The fight over the West Alabama Corridor project continues on.
State lawmakers and officials from the Alabama Department of Transportation met on Wednesday to discuss lawmakers’ concerns and the recent holds placed on ALDOT contracts, but little progress was made.
“ALDOT was pleased to meet with three members of the Contract Review Committee Wednesday morning to discuss the importance of the West Alabama Highway and to answer their questions,” read a statement from ALDOT’s chief of communications and government relations, Tony Harris. “We are prepared to continue discussions and provide any information we can. The West Alabama Highway has strong support as it will open up economic development opportunities and connect Alabamians in this under-served part of the state to jobs, medical care and other necessities.”
During last week’s Alabama Legislature Contract Review Committee meeting, Rep. Chris Elliott put a hold on contracts related to the project, questioning the costs and financing plan. Elliott, and a handful of other Republican lawmakers, have questioned the cost of the project and suggested that the funds could be better spent on other projects.

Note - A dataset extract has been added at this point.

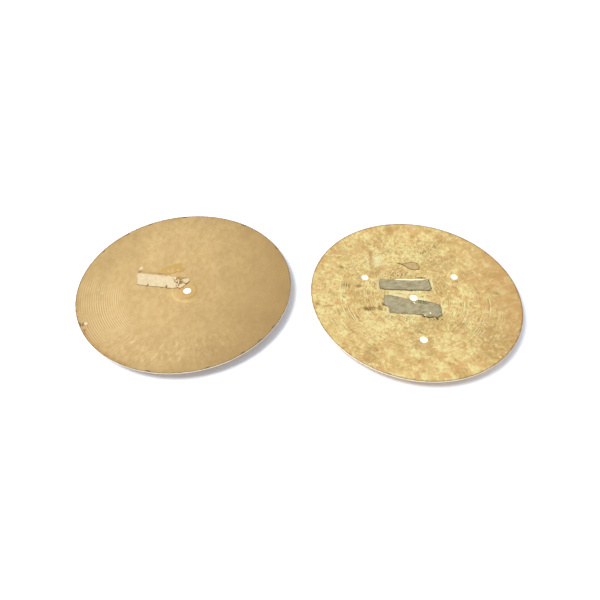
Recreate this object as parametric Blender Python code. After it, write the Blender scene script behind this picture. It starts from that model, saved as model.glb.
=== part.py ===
"""Two loose, bell-less cymbal plates lying side by side, hollow faces up, with old tape on them.

Metres, +Z up. The floor is z = 0 and +X runs from the left plate's centre to the right plate's.
The origin is on the floor, midway along the pair.
"""

import math
from collections import namedtuple

import bmesh
import bpy

MM = 0.001

# Driving dimensions.
HOLE_RADIUS = 6.35 * MM  # half-inch centre hole
SEAT_RADIUS = 20 * MM  # flat ring round the hole, where a felt or a strap pad sits
VENT_RADIUS = 6 * MM
VENT_CIRCLE = 91 * MM
VENT_ANGLES = (33, 153, 273)  # degrees from +X
RIM_CHAMFER = 0.25 * MM
RIM_GAP = 33.9 * MM  # between the two rims as they lie
CLOSED_GAP = 0.4 * MM  # left between the rims when one plate lies on the other

FILM_GAP = 0.3 * MM  # clearance under each stuck-on piece
TAPE_THICKNESS = 0.3 * MM
GLUE_THICKNESS = 0.2 * MM
FILM_GRID = 12 * MM  # spacing of the cuts that let a film follow the bow

TURNING_STEPS = 96
FACE_RINGS = 7
VENT_SIDES = 32

Plate = namedtuple("Plate", "name radius bow thickness")
LEFT = Plate("left_cymbal", 177.8 * MM, 16.7 * MM, 1.3 * MM)
RIGHT = Plate("right_cymbal", 175.5 * MM, 14.4 * MM, 1.6 * MM)

CENTRE_DISTANCE = LEFT.radius + RIM_GAP + RIGHT.radius
HALF_LENGTH = LEFT.radius + CENTRE_DISTANCE / 2 + (RIGHT.radius - LEFT.radius) / 2
LEFT_X = LEFT.radius - HALF_LENGTH
RIGHT_X = HALF_LENGTH - RIGHT.radius

# Outlines of the stuck-on pieces in millimetres, from the centre of the plate that each is on.
CREAM_STRIP = [
    (-89, 33.5), (-60, 32.2), (-38, 31), (-27, 30), (-21, 20), (-15.5, 8), (-22, 4.6), (-33, 4.2),
    (-36.5, 9.5), (-39, 5.6), (-66, 6), (-68.5, 11), (-71, 6), (-87, 7), (-88.5, 18), (-92, 28),
]
TORN_END = [
    (-22, 29), (-1, 28.3), (0, 22), (-4, 16.5), (-8.5, 10), (-12.5, 6.5), (-13.8, 9.5), (-18.5, 19),
]
TAPE_SCRAP = [(-89.5, 40), (-86, 40.5), (-85.5, 46), (-87.5, 48.5), (-90, 46)]
AMBER_FILM = [
    (-64, 36.5), (-55, 47), (-42, 56), (-31, 62.5), (-20, 64.5), (-18.5, 57), (-12.5, 50.5),
    (-14.5, 44), (-26, 41.5), (-36, 36),
]
UPPER_GREY_TAPE = [
    (-57, 35), (-54, 40.5), (-20, 40.6), (22, 41), (31.5, 43.5), (32.3, 30), (34, 22.5), (30, 17.6),
    (-2, 16.6), (-50, 16.2), (-56.5, 17.4), (-57, 26),
]
LOWER_GREY_TAPE = [
    (-50, 4), (-40, 3.8), (-25, 0.5), (-9.5, -4.2), (-6, -8), (0, -10), (6, -8), (8, -6.6),
    (20, -8), (36, -10.8), (41.5, -15), (43.5, -24), (43, -38), (37.5, -41), (33, -46.5),
    (30, -42.6), (19, -44), (12, -41.5), (9.5, -38), (-10, -36.6), (-44.5, -35.6), (-43, -28),
    (-46.5, -22), (-53.5, -19.5), (-51, -8),
]
GLUE_DRIP = [
    (-21, 81), (-13, 78.4), (-3, 81.6), (6, 83.6), (14, 81.8), (19, 74.5), (17.5, 66.5), (8, 64),
    (1, 66), (-6, 71.5), (-13, 76.6), (-20.4, 79),
]


def clear_scene():
    """Empties the file this runs in."""
    for thing in list(bpy.data.objects):
        bpy.data.objects.remove(thing)


def material(name, colour, roughness, metallic=0.0):
    """A plain material of one colour."""
    made = bpy.data.materials.new(name)
    made.use_nodes = True
    shader = made.node_tree.nodes["Principled BSDF"]
    shader.inputs["Base Color"].default_value = (*colour, 1)
    shader.inputs["Roughness"].default_value = roughness
    shader.inputs["Metallic"].default_value = metallic
    made.diffuse_color = (*colour, 1)
    return made


def add_object(name, mesh, finish=None):
    """Links one named object for a finished bmesh."""
    data = bpy.data.meshes.new(name)
    mesh.to_mesh(data)
    mesh.free()
    made = bpy.data.objects.new(name, data)
    bpy.context.collection.objects.link(made)
    if finish:
        data.materials.append(finish)
    return made


def shade_round(thing, crease=30):
    """Smooth shading with sharp creases."""
    thing.data.shade_smooth()
    thing.data.set_sharp_from_angle(angle=math.radians(crease))


def bow_height(plate, r):
    """Height of the plate's outer face above the floor, at a distance r from its centre."""
    curve = (plate.radius**2 + plate.bow**2) / (2 * plate.bow)

    def drop(at):
        return curve - math.sqrt(curve**2 - at**2)

    return drop(max(r, SEAT_RADIUS)) - drop(SEAT_RADIUS)


def rim_top(plate):
    """Height of the rim's upper edge above the floor."""
    return bow_height(plate, plate.radius) + plate.thickness


def section(plate):
    """The plate's closed outline in the XZ plane, from the hole out along the under side and back."""
    last = plate.radius - RIM_CHAMFER
    step = (last - SEAT_RADIUS) / FACE_RINGS
    radii = [HOLE_RADIUS] + [SEAT_RADIUS + step * ring for ring in range(FACE_RINGS + 1)]
    under = [(r, bow_height(plate, r)) for r in radii]
    rim = bow_height(plate, plate.radius)
    edge = [(plate.radius, rim + RIM_CHAMFER), (plate.radius, rim_top(plate) - RIM_CHAMFER)]
    upper = [(r, height + plate.thickness) for r, height in reversed(under)]
    return under + edge + upper


def turned_plate(plate, finish):
    """A round plate, spun from its section."""
    mesh = bmesh.new()
    points = [mesh.verts.new((r, 0, z)) for r, z in section(plate)]
    ring = [mesh.edges.new((points[i - 1], points[i])) for i in range(len(points))]
    bmesh.ops.spin(
        mesh,
        geom=points + ring,
        cent=(0, 0, 0),
        axis=(0, 0, 1),
        angle=2 * math.pi,
        steps=TURNING_STEPS,
        use_merge=True,
    )
    bmesh.ops.remove_doubles(mesh, verts=mesh.verts, dist=0.01 * MM)
    bmesh.ops.recalc_face_normals(mesh, faces=mesh.faces)
    made = add_object(plate.name, mesh, finish)
    shade_round(made)
    return made


def drill_vents(body, plate):
    """Cuts the vent holes, each with a hidden cutter square to the floor."""
    for number, angle in enumerate(VENT_ANGLES, start=1):
        mesh = bmesh.new()
        bmesh.ops.create_cone(
            mesh,
            cap_ends=True,
            segments=VENT_SIDES,
            radius1=VENT_RADIUS,
            radius2=VENT_RADIUS,
            depth=4 * plate.bow,
        )
        cutter = add_object(f"vent_cutter_{number}", mesh)
        turn = math.radians(angle)
        cutter.location = (VENT_CIRCLE * math.cos(turn), VENT_CIRCLE * math.sin(turn), 0)
        cutter.parent = body
        cutter.hide_render = True
        cutter.display_type = "WIRE"
        cut = body.modifiers.new(cutter.name, "BOOLEAN")
        cut.operation = "DIFFERENCE"
        cut.object = cutter


def grid_cuts(low, high):
    """Places of the cuts between two limits."""
    first = math.ceil(low / FILM_GRID + 0.1)
    last = math.floor(high / FILM_GRID - 0.1)
    return [FILM_GRID * n for n in range(first, last + 1)]


def film(name, outline, plate, thickness, finish):
    """A thin stuck-on piece of that outline, bent to the plate's inner face."""
    mesh = bmesh.new()
    mesh.faces.new([mesh.verts.new((x * MM, y * MM, 0)) for x, y in outline])
    for axis in (0, 1):
        normal = (1 - axis, axis, 0)
        places = [point[axis] * MM for point in outline]
        for place in grid_cuts(min(places), max(places)):
            bmesh.ops.bisect_plane(
                mesh,
                geom=mesh.verts[:] + mesh.edges[:] + mesh.faces[:],
                dist=0.001 * MM,
                plane_co=[place * n for n in normal],
                plane_no=normal,
            )
    bmesh.ops.triangulate(mesh, faces=mesh.faces)
    for corner in mesh.verts:
        face = bow_height(plate, corner.co.xy.length) + plate.thickness
        corner.co.z = face + FILM_GAP
    grown = bmesh.ops.extrude_face_region(mesh, geom=mesh.faces[:])
    for part in grown["geom"]:
        if isinstance(part, bmesh.types.BMVert):
            part.co.z += thickness
    bmesh.ops.recalc_face_normals(mesh, faces=mesh.faces)
    return add_object(name, mesh, finish)


def hang(things, parent):
    """Parents things made in a plate's own frame to that plate's empty."""
    for thing in things:
        thing.parent = parent


def empty_at(name, place, parent=None):
    """An empty that marks a plate's centre or a joint's axis."""
    made = bpy.data.objects.new(name, None)
    bpy.context.collection.objects.link(made)
    made.location = place
    made.parent = parent
    return made


def left_plate():
    """The plate with one hole, and the paper tape and glue left on it."""
    bronze = material("old_bronze", (0.58, 0.41, 0.19), 0.38, 1)
    paper = material("cream_paper", (0.83, 0.74, 0.56), 0.85)
    amber = material("amber_glue", (0.60, 0.40, 0.13), 0.4)
    return [
        turned_plate(LEFT, bronze),
        film("cream_tape_strip", CREAM_STRIP, LEFT, TAPE_THICKNESS, paper),
        film("torn_tape_end", TORN_END, LEFT, TAPE_THICKNESS, paper),
        film("tape_scrap", TAPE_SCRAP, LEFT, TAPE_THICKNESS, paper),
        film("amber_glue_film", AMBER_FILM, LEFT, GLUE_THICKNESS, amber),
    ]


def right_plate():
    """The plate with three more holes, and the grey tape and glue left on it."""
    bronze = material("spotted_bronze", (0.66, 0.45, 0.17), 0.3, 1)
    grey = material("grey_tape", (0.42, 0.38, 0.27), 0.6)
    brown = material("brown_glue", (0.33, 0.20, 0.08), 0.4)
    plate = turned_plate(RIGHT, bronze)
    drill_vents(plate, RIGHT)
    return [
        plate,
        film("upper_grey_tape", UPPER_GREY_TAPE, RIGHT, TAPE_THICKNESS, grey),
        film("lower_grey_tape", LOWER_GREY_TAPE, RIGHT, TAPE_THICKNESS, grey),
        film("leaf_glue_drip", GLUE_DRIP, RIGHT, GLUE_THICKNESS, brown),
    ]


def main():
    clear_scene()
    hang(left_plate(), empty_at("left_centre", (LEFT_X, 0, 0)))
    axis_height = (rim_top(LEFT) + rim_top(RIGHT) + CLOSED_GAP) / 2
    axis_x = (LEFT_X + RIGHT_X) / 2
    swing = empty_at("swing_axis", (axis_x, 0, axis_height))
    hang(right_plate(), empty_at("right_centre", (RIGHT_X - axis_x, 0, -axis_height), swing))
    bpy.context.view_layer.update()


main()
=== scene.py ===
"""Looks for two loose, bell-less cymbal plates with old tape and glue on their hollow faces.

The plates are turned again at full detail, with lathe grooves, hammer marks and dents in the mesh.
Each piece's mesh is in its own plate's frame, in metres, with the plate's centre as its origin.
"""

import math
import random

import bmesh
import bpy
import numpy as np
from mathutils import Matrix, Vector, noise


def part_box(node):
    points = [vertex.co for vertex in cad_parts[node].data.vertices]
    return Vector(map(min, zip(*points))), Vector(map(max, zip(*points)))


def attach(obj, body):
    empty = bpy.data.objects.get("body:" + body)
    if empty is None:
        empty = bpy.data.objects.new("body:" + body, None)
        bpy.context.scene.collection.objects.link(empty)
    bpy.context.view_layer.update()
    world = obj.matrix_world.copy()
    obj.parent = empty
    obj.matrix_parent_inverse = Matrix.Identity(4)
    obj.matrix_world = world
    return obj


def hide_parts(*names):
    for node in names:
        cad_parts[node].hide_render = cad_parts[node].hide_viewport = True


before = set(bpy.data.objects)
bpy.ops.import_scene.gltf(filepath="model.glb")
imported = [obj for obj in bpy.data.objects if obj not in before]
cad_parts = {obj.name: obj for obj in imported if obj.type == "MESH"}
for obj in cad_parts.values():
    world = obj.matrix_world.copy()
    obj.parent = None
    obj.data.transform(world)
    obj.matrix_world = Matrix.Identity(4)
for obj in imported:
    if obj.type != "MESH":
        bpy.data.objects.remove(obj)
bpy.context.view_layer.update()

MM = 0.001

# Shared with the CAD plates.
HOLE_RADIUS = 6.35 * MM
SEAT_RADIUS = 20 * MM
VENT_RADIUS = 6 * MM
VENT_CIRCLE = 91 * MM
VENT_ANGLES = (33, 153, 273)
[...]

“The major concern remains that the estimated price seems to have doubled and ALDOT intends to borrow against future rebuild Alabama gas tax dollars to pay for this project,” Elliott said in a statement to APR. “This would likely result in maxing out gas tax dollars available to be bonded under the rebuild statute on just one project. My colleagues and I are very concerned about this. ALDOT did not bring anyone to the meeting that was able to discuss project financing. The contract remains on hold until subsequent meetings are held to discuss the details of the project’s financing scheme.”
While Elliott and his “colleagues” have criticized many aspects of the project, from costs to the overall need, their most often cited cause for concern is the financing plan, which they say will max out the state’s borrowing capacity. To pay for the project, ALDOT plans to borrow against future gas tax revenues – a financing plan that is fairly common – and there has been no evidence provided that it would prevent the state from borrowing for future projects.
The West Alabama Highway, which the project funds, would expand and improve Highways 69 and 43 between Thomasville and Tuscaloosa, providing rare substantial infrastructure improvements for a large swath of often-neglected counties, including Blackbelt counties, and help lure industry to a portion of the state that’s sorely lacking.
In response to Elliott’s block on West Alabama Corridor contracts, Rep. Chris England, whose district includes Tuscaloosa, placed a hold on all ALDOT contracts, effectively bringing numerous projects around the state to a halt – or at least a temporary hold – for the next 45 days. (Contract Review Committee members cannot kill contracts or block them indefinitely. At most, they can require state agencies to provide more information and hold contracts for up to 45 days.)
“After speaking with ALDOT officials, I am comfortable that they are doing their due diligence on this project, have created options for the project in the event that Federal funds become available, and that the West Alabama Corridor project will not max out available gas tax dollars for the foreseeable future,” England said in a statement to APR. “What’s going on with the Western Corridor project is no different than what’s happening with every road project going on in Alabama. Costs have doubled for the Bay Bridge project and the I-65 project as well. For some reason, rising costs and bonding money has become an issue with only one project.
“I also want to stress that folks in West Alabama pay the gas tax too. West Alabamians are essentially being told that while we will use your tax dollars to fund projects in other parts of the start, that a project in your area is not worth the investment.”
England said he finds the issues with the West Alabama project ironic, given the state’s current fight over redistricting, and specifically, communities of interest.
“The West Alabama Corridor project is essentially why Rebuild Alabama was created,” he said. “For every other project, it costs what it costs. For West Alabama and specifically the Black Belt, now we want to start counting pennies. Because of redistricting, there has been this talk about communities of interest. You know what really makes the black belt a community of interest? It’s always the same community whose interests are either neglected, ignored, or told to wait because other areas of the state are deemed more important. It seems that the same thing is going on with this West Alabama Corridor project.”